* Aim of the exercise:
Would you return all of this data exactly, leaving nothing out?

----------

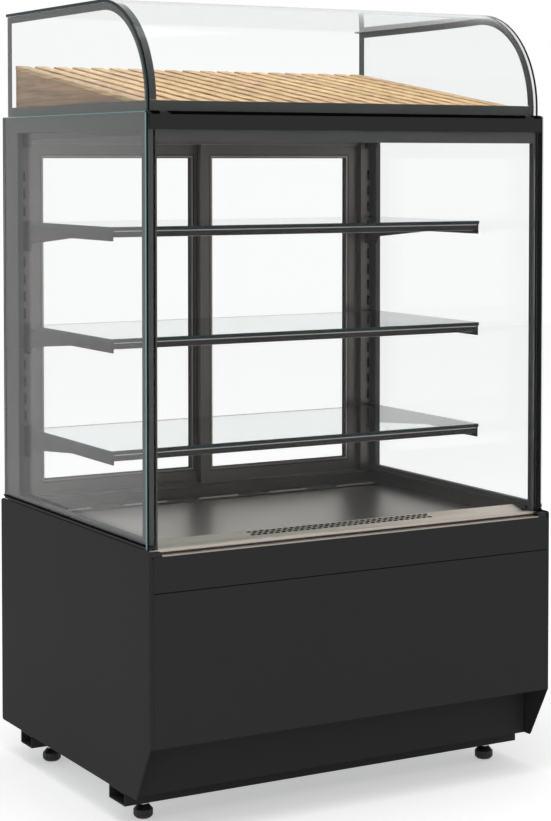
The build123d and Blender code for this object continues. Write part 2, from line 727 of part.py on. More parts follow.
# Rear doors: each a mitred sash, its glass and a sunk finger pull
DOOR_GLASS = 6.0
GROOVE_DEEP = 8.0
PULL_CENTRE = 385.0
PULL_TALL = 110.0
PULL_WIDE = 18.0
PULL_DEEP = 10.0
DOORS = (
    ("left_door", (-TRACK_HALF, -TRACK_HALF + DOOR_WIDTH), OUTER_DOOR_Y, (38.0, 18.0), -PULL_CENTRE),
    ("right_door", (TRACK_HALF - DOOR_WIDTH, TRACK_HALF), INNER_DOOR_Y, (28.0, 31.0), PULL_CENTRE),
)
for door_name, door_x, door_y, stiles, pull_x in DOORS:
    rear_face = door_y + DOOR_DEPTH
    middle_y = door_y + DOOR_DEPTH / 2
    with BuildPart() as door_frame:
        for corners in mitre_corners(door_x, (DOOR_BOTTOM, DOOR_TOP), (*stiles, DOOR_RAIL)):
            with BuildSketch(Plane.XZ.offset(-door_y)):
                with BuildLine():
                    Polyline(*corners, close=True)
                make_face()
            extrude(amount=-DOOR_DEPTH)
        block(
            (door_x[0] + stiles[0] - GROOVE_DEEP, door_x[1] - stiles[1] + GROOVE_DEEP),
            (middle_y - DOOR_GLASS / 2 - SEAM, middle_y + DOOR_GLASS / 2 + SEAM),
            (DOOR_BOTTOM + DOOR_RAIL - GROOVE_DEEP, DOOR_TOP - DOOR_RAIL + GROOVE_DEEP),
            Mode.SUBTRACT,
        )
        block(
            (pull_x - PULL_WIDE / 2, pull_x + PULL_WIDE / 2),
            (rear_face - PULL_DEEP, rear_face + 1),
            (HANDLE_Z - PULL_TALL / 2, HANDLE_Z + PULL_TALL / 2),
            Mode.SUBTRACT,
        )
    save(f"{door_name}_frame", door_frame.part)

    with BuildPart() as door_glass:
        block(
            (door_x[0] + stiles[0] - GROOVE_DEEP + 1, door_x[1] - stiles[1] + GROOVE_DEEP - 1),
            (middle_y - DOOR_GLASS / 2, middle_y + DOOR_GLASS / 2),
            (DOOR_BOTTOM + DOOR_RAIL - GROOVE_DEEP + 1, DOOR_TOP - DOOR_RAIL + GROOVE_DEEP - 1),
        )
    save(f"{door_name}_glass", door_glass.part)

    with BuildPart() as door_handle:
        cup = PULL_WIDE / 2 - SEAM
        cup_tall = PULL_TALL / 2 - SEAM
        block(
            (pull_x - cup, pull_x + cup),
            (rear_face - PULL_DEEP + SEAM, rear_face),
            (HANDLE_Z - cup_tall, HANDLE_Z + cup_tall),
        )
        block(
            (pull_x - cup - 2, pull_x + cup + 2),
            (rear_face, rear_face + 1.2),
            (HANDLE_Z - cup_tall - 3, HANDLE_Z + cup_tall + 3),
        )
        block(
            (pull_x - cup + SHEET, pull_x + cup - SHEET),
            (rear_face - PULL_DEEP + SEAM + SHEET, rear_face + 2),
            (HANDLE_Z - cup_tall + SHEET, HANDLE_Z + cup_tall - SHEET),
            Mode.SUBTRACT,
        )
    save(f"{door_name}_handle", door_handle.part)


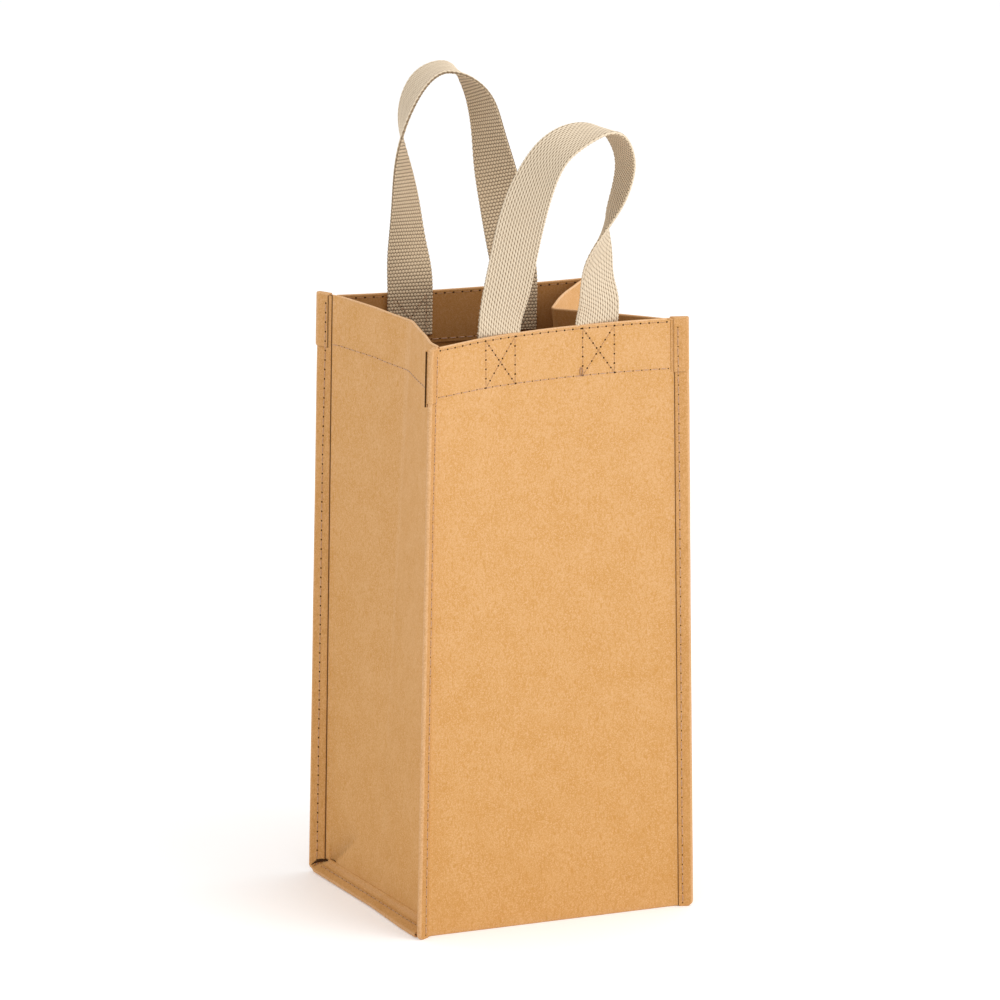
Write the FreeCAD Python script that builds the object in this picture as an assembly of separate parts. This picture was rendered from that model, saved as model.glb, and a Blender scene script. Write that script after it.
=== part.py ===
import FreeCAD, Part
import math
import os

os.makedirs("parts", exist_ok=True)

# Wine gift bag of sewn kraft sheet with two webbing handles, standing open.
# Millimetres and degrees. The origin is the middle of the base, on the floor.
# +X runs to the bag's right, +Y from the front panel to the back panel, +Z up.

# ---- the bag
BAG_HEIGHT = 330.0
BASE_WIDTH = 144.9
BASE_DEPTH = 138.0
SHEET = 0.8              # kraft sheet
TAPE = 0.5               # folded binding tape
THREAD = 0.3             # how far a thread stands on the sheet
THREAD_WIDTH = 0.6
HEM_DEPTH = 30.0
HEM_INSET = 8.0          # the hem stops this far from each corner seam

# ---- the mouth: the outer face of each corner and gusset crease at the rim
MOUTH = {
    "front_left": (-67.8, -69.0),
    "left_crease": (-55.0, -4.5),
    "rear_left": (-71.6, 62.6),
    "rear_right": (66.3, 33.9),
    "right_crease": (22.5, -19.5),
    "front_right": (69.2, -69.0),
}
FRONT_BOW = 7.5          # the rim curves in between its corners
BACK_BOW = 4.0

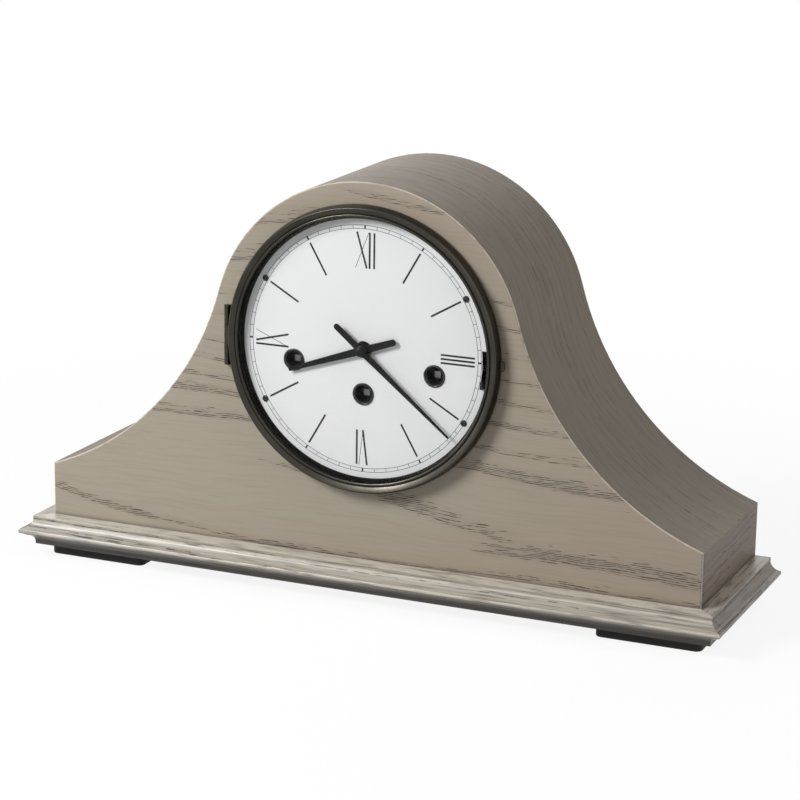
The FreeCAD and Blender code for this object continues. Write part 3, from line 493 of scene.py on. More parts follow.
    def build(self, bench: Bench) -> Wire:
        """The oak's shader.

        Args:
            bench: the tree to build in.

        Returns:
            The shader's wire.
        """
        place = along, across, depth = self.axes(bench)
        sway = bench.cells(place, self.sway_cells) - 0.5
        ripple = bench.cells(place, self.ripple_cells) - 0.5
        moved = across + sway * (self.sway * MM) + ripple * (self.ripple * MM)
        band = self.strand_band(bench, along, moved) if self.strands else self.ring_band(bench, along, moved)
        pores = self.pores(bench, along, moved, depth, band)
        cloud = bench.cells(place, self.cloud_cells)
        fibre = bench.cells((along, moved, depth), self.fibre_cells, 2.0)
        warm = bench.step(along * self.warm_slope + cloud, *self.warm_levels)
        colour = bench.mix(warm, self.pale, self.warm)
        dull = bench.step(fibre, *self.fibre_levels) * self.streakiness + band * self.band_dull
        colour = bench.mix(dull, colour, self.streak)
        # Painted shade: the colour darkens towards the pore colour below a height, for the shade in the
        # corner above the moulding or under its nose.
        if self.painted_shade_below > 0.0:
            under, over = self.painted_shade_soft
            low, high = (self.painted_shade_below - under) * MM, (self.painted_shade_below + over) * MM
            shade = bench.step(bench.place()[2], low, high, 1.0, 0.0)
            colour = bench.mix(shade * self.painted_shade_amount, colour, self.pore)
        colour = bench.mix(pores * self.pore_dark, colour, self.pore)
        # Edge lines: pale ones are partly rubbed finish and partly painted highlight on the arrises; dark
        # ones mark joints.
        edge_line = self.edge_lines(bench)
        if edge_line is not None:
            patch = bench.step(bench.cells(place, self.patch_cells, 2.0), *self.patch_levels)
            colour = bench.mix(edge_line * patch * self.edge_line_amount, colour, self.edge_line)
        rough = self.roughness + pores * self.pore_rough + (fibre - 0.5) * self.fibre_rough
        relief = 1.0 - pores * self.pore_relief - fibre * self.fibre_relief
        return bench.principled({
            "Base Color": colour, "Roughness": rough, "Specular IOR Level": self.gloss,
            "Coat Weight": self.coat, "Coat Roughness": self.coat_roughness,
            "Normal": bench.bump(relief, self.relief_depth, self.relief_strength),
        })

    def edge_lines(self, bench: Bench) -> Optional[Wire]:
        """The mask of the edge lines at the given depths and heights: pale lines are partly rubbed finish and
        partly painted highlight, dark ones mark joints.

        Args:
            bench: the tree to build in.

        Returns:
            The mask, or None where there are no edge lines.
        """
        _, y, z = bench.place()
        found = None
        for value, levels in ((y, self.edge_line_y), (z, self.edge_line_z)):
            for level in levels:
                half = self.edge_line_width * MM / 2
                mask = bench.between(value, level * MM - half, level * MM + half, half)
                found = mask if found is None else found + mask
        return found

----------

* Solution below:
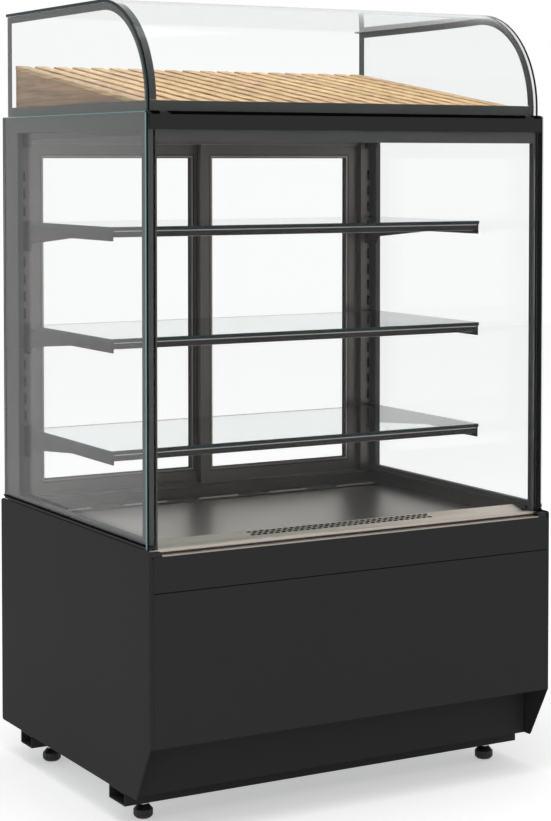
The build123d and Blender code for this object continues. Write part 2, from line 727 of part.py on. More parts follow.
# Rear doors: each a mitred sash, its glass and a sunk finger pull
DOOR_GLASS = 6.0
GROOVE_DEEP = 8.0
PULL_CENTRE = 385.0
PULL_TALL = 110.0
PULL_WIDE = 18.0
PULL_DEEP = 10.0
DOORS = (
    ("left_door", (-TRACK_HALF, -TRACK_HALF + DOOR_WIDTH), OUTER_DOOR_Y, (38.0, 18.0), -PULL_CENTRE),
    ("right_door", (TRACK_HALF - DOOR_WIDTH, TRACK_HALF), INNER_DOOR_Y, (28.0, 31.0), PULL_CENTRE),
)
for door_name, door_x, door_y, stiles, pull_x in DOORS:
    rear_face = door_y + DOOR_DEPTH
    middle_y = door_y + DOOR_DEPTH / 2
    with BuildPart() as door_frame:
        for corners in mitre_corners(door_x, (DOOR_BOTTOM, DOOR_TOP), (*stiles, DOOR_RAIL)):
            with BuildSketch(Plane.XZ.offset(-door_y)):
                with BuildLine():
                    Polyline(*corners, close=True)
                make_face()
            extrude(amount=-DOOR_DEPTH)
        block(
            (door_x[0] + stiles[0] - GROOVE_DEEP, door_x[1] - stiles[1] + GROOVE_DEEP),
            (middle_y - DOOR_GLASS / 2 - SEAM, middle_y + DOOR_GLASS / 2 + SEAM),
            (DOOR_BOTTOM + DOOR_RAIL - GROOVE_DEEP, DOOR_TOP - DOOR_RAIL + GROOVE_DEEP),
            Mode.SUBTRACT,
        )
        block(
            (pull_x - PULL_WIDE / 2, pull_x + PULL_WIDE / 2),
            (rear_face - PULL_DEEP, rear_face + 1),
            (HANDLE_Z - PULL_TALL / 2, HANDLE_Z + PULL_TALL / 2),
            Mode.SUBTRACT,
        )
    save(f"{door_name}_frame", door_frame.part)

    with BuildPart() as door_glass:
        block(
            (door_x[0] + stiles[0] - GROOVE_DEEP + 1, door_x[1] - stiles[1] + GROOVE_DEEP - 1),
            (middle_y - DOOR_GLASS / 2, middle_y + DOOR_GLASS / 2),
            (DOOR_BOTTOM + DOOR_RAIL - GROOVE_DEEP + 1, DOOR_TOP - DOOR_RAIL + GROOVE_DEEP - 1),
        )
    save(f"{door_name}_glass", door_glass.part)

    with BuildPart() as door_handle:
        cup = PULL_WIDE / 2 - SEAM
        cup_tall = PULL_TALL / 2 - SEAM
        block(
            (pull_x - cup, pull_x + cup),
            (rear_face - PULL_DEEP + SEAM, rear_face),
            (HANDLE_Z - cup_tall, HANDLE_Z + cup_tall),
        )
        block(
            (pull_x - cup - 2, pull_x + cup + 2),
            (rear_face, rear_face + 1.2),
            (HANDLE_Z - cup_tall - 3, HANDLE_Z + cup_tall + 3),
        )
        block(
            (pull_x - cup + SHEET, pull_x + cup - SHEET),
            (rear_face - PULL_DEEP + SEAM + SHEET, rear_face + 2),
            (HANDLE_Z - cup_tall + SHEET, HANDLE_Z + cup_tall - SHEET),
            Mode.SUBTRACT,
        )
    save(f"{door_name}_handle", door_handle.part)


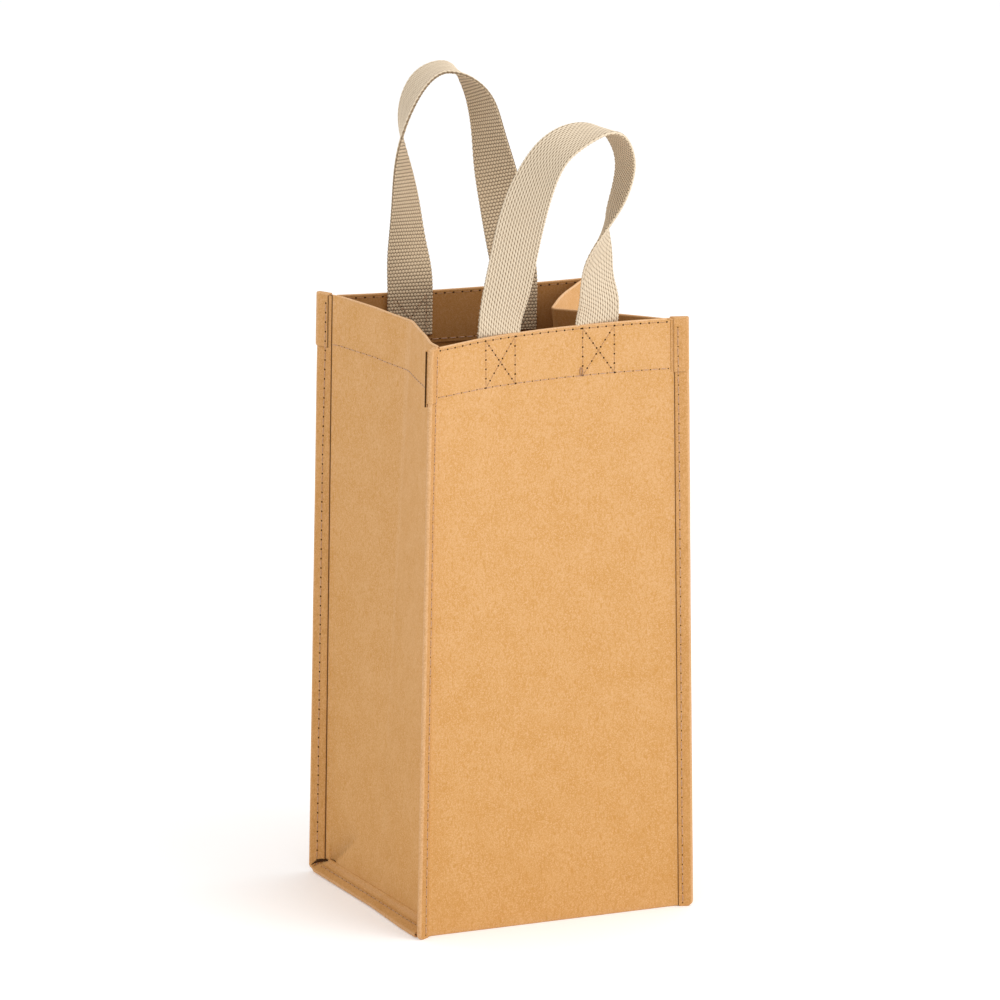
Write the FreeCAD Python script that builds the object in this picture as an assembly of separate parts. This picture was rendered from that model, saved as model.glb, and a Blender scene script. Write that script after it.
=== part.py ===
import FreeCAD, Part
import math
import os

os.makedirs("parts", exist_ok=True)

# Wine gift bag of sewn kraft sheet with two webbing handles, standing open.
# Millimetres and degrees. The origin is the middle of the base, on the floor.
# +X runs to the bag's right, +Y from the front panel to the back panel, +Z up.

# ---- the bag
BAG_HEIGHT = 330.0
BASE_WIDTH = 144.9
BASE_DEPTH = 138.0
SHEET = 0.8              # kraft sheet
TAPE = 0.5               # folded binding tape
THREAD = 0.3             # how far a thread stands on the sheet
THREAD_WIDTH = 0.6
HEM_DEPTH = 30.0
HEM_INSET = 8.0          # the hem stops this far from each corner seam

# ---- the mouth: the outer face of each corner and gusset crease at the rim
MOUTH = {
    "front_left": (-67.8, -69.0),
    "left_crease": (-55.0, -4.5),
    "rear_left": (-71.6, 62.6),
    "rear_right": (66.3, 33.9),
    "right_crease": (22.5, -19.5),
    "front_right": (69.2, -69.0),
}
FRONT_BOW = 7.5          # the rim curves in between its corners
BACK_BOW = 4.0

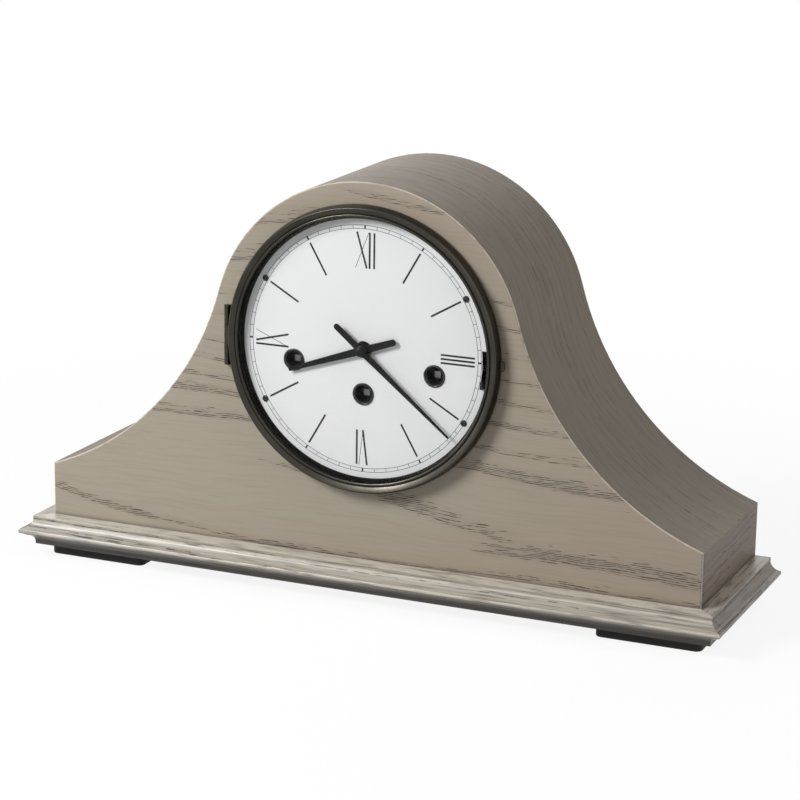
The FreeCAD and Blender code for this object continues. Write part 3, from line 493 of scene.py on. More parts follow.
    def build(self, bench: Bench) -> Wire:
        """The oak's shader.

        Args:
            bench: the tree to build in.

        Returns:
            The shader's wire.
        """
        place = along, across, depth = self.axes(bench)
        sway = bench.cells(place, self.sway_cells) - 0.5
        ripple = bench.cells(place, self.ripple_cells) - 0.5
        moved = across + sway * (self.sway * MM) + ripple * (self.ripple * MM)
        band = self.strand_band(bench, along, moved) if self.strands else self.ring_band(bench, along, moved)
        pores = self.pores(bench, along, moved, depth, band)
        cloud = bench.cells(place, self.cloud_cells)
        fibre = bench.cells((along, moved, depth), self.fibre_cells, 2.0)
        warm = bench.step(along * self.warm_slope + cloud, *self.warm_levels)
        colour = bench.mix(warm, self.pale, self.warm)
        dull = bench.step(fibre, *self.fibre_levels) * self.streakiness + band * self.band_dull
        colour = bench.mix(dull, colour, self.streak)
        # Painted shade: the colour darkens towards the pore colour below a height, for the shade in the
        # corner above the moulding or under its nose.
        if self.painted_shade_below > 0.0:
            under, over = self.painted_shade_soft
            low, high = (self.painted_shade_below - under) * MM, (self.painted_shade_below + over) * MM
            shade = bench.step(bench.place()[2], low, high, 1.0, 0.0)
            colour = bench.mix(shade * self.painted_shade_amount, colour, self.pore)
        colour = bench.mix(pores * self.pore_dark, colour, self.pore)
        # Edge lines: pale ones are partly rubbed finish and partly painted highlight on the arrises; dark
        # ones mark joints.
        edge_line = self.edge_lines(bench)
        if edge_line is not None:
            patch = bench.step(bench.cells(place, self.patch_cells, 2.0), *self.patch_levels)
            colour = bench.mix(edge_line * patch * self.edge_line_amount, colour, self.edge_line)
        rough = self.roughness + pores * self.pore_rough + (fibre - 0.5) * self.fibre_rough
        relief = 1.0 - pores * self.pore_relief - fibre * self.fibre_relief
        return bench.principled({
            "Base Color": colour, "Roughness": rough, "Specular IOR Level": self.gloss,
            "Coat Weight": self.coat, "Coat Roughness": self.coat_roughness,
            "Normal": bench.bump(relief, self.relief_depth, self.relief_strength),
        })

    def edge_lines(self, bench: Bench) -> Optional[Wire]:
        """The mask of the edge lines at the given depths and heights: pale lines are partly rubbed finish and
        partly painted highlight, dark ones mark joints.

        Args:
            bench: the tree to build in.

        Returns:
            The mask, or None where there are no edge lines.
        """
        _, y, z = bench.place()
        found = None
        for value, levels in ((y, self.edge_line_y), (z, self.edge_line_z)):
            for level in levels:
                half = self.edge_line_width * MM / 2
                mask = bench.between(value, level * MM - half, level * MM + half, half)
                found = mask if found is None else found + mask
        return found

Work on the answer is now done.